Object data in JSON
------------------------------------------------

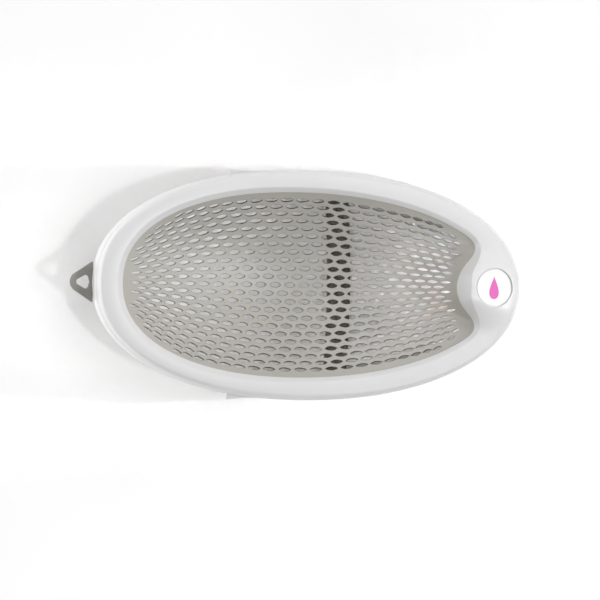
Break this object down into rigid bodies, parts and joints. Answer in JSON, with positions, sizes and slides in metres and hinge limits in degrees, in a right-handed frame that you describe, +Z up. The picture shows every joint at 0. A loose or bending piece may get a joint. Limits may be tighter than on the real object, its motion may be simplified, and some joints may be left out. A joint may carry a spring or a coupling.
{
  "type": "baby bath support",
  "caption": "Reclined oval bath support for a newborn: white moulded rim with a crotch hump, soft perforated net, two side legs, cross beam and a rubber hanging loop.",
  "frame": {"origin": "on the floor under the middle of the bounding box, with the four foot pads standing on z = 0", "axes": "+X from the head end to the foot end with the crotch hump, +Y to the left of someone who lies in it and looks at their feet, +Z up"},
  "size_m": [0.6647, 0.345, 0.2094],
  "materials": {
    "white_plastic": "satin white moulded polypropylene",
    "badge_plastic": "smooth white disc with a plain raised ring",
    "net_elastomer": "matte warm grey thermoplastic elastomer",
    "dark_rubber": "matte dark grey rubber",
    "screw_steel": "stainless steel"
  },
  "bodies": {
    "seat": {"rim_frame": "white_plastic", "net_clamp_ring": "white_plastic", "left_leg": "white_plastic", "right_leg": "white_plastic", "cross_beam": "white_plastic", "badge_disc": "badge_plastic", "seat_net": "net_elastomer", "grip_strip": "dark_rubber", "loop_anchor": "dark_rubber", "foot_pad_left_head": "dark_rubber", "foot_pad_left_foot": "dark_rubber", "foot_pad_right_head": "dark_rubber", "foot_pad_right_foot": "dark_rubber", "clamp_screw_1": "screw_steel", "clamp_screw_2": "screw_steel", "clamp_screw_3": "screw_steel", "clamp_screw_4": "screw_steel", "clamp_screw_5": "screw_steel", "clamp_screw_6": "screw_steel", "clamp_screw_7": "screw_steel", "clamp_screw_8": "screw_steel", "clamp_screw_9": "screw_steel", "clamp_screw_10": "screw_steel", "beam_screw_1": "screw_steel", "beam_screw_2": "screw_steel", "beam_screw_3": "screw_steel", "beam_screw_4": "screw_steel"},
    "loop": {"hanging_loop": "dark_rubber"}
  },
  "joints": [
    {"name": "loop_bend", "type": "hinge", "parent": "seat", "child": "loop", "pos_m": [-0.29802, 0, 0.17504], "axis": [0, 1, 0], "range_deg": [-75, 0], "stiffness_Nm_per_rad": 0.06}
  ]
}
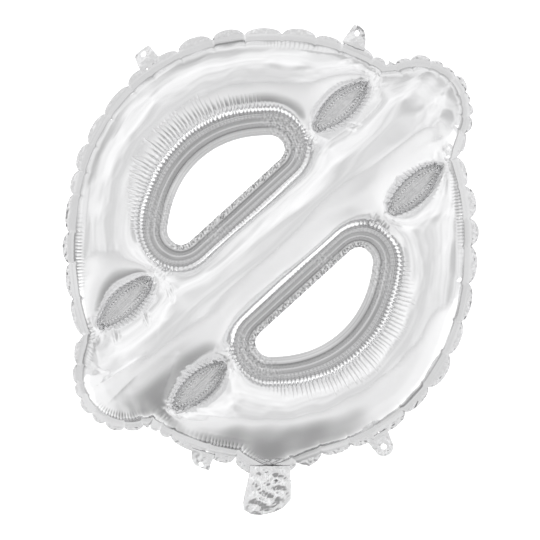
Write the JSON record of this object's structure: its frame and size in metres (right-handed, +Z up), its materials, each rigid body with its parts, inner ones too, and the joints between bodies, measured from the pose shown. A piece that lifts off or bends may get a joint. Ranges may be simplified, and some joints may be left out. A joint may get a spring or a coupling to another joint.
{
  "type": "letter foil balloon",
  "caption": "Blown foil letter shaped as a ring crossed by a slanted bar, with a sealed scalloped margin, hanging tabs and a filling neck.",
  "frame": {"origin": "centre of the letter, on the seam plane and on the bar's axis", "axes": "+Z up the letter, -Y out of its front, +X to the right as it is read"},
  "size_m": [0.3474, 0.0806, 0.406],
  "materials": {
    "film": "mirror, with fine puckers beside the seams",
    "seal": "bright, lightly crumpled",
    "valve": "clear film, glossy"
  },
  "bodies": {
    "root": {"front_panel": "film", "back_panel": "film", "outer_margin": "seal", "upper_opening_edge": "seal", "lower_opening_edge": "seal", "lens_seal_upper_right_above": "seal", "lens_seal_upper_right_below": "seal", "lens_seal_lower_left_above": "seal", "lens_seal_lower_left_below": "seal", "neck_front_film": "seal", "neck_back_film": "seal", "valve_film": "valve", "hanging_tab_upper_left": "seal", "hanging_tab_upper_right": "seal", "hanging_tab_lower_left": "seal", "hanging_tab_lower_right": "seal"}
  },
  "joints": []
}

------------------------------------------------

→ **REQUIREMENTS**: Repeat all of the records above exactly as they appear.

→ **TASK OUTPUT**:
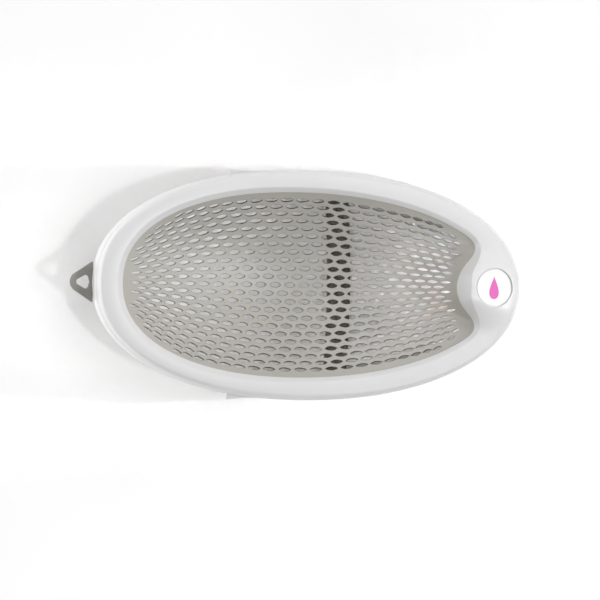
Break this object down into rigid bodies, parts and joints. Answer in JSON, with positions, sizes and slides in metres and hinge limits in degrees, in a right-handed frame that you describe, +Z up. The picture shows every joint at 0. A loose or bending piece may get a joint. Limits may be tighter than on the real object, its motion may be simplified, and some joints may be left out. A joint may carry a spring or a coupling.
{
  "type": "baby bath support",
  "caption": "Reclined oval bath support for a newborn: white moulded rim with a crotch hump, soft perforated net, two side legs, cross beam and a rubber hanging loop.",
  "frame": {"origin": "on the floor under the middle of the bounding box, with the four foot pads standing on z = 0", "axes": "+X from the head end to the foot end with the crotch hump, +Y to the left of someone who lies in it and looks at their feet, +Z up"},
  "size_m": [0.6647, 0.345, 0.2094],
  "materials": {
    "white_plastic": "satin white moulded polypropylene",
    "badge_plastic": "smooth white disc with a plain raised ring",
    "net_elastomer": "matte warm grey thermoplastic elastomer",
    "dark_rubber": "matte dark grey rubber",
    "screw_steel": "stainless steel"
  },
  "bodies": {
    "seat": {"rim_frame": "white_plastic", "net_clamp_ring": "white_plastic", "left_leg": "white_plastic", "right_leg": "white_plastic", "cross_beam": "white_plastic", "badge_disc": "badge_plastic", "seat_net": "net_elastomer", "grip_strip": "dark_rubber", "loop_anchor": "dark_rubber", "foot_pad_left_head": "dark_rubber", "foot_pad_left_foot": "dark_rubber", "foot_pad_right_head": "dark_rubber", "foot_pad_right_foot": "dark_rubber", "clamp_screw_1": "screw_steel", "clamp_screw_2": "screw_steel", "clamp_screw_3": "screw_steel", "clamp_screw_4": "screw_steel", "clamp_screw_5": "screw_steel", "clamp_screw_6": "screw_steel", "clamp_screw_7": "screw_steel", "clamp_screw_8": "screw_steel", "clamp_screw_9": "screw_steel", "clamp_screw_10": "screw_steel", "beam_screw_1": "screw_steel", "beam_screw_2": "screw_steel", "beam_screw_3": "screw_steel", "beam_screw_4": "screw_steel"},
    "loop": {"hanging_loop": "dark_rubber"}
  },
  "joints": [
    {"name": "loop_bend", "type": "hinge", "parent": "seat", "child": "loop", "pos_m": [-0.29802, 0, 0.17504], "axis": [0, 1, 0], "range_deg": [-75, 0], "stiffness_Nm_per_rad": 0.06}
  ]
}
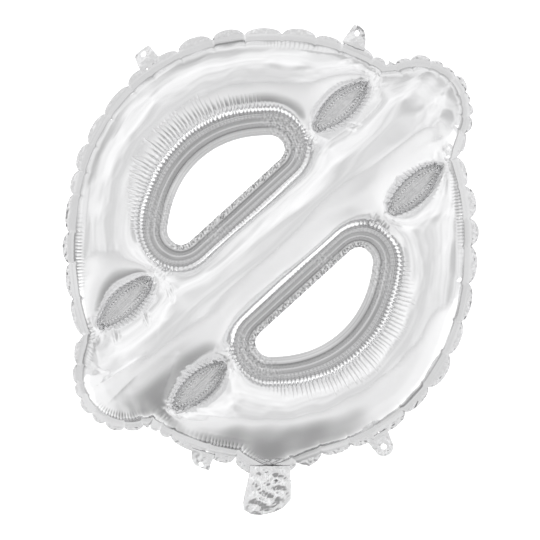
Write the JSON record of this object's structure: its frame and size in metres (right-handed, +Z up), its materials, each rigid body with its parts, inner ones too, and the joints between bodies, measured from the pose shown. A piece that lifts off or bends may get a joint. Ranges may be simplified, and some joints may be left out. A joint may get a spring or a coupling to another joint.
{
  "type": "letter foil balloon",
  "caption": "Blown foil letter shaped as a ring crossed by a slanted bar, with a sealed scalloped margin, hanging tabs and a filling neck.",
  "frame": {"origin": "centre of the letter, on the seam plane and on the bar's axis", "axes": "+Z up the letter, -Y out of its front, +X to the right as it is read"},
  "size_m": [0.3474, 0.0806, 0.406],
  "materials": {
    "film": "mirror, with fine puckers beside the seams",
    "seal": "bright, lightly crumpled",
    "valve": "clear film, glossy"
  },
  "bodies": {
    "root": {"front_panel": "film", "back_panel": "film", "outer_margin": "seal", "upper_opening_edge": "seal", "lower_opening_edge": "seal", "lens_seal_upper_right_above": "seal", "lens_seal_upper_right_below": "seal", "lens_seal_lower_left_above": "seal", "lens_seal_lower_left_below": "seal", "neck_front_film": "seal", "neck_back_film": "seal", "valve_film": "valve", "hanging_tab_upper_left": "seal", "hanging_tab_upper_right": "seal", "hanging_tab_lower_left": "seal", "hanging_tab_lower_right": "seal"}
  },
  "joints": []
}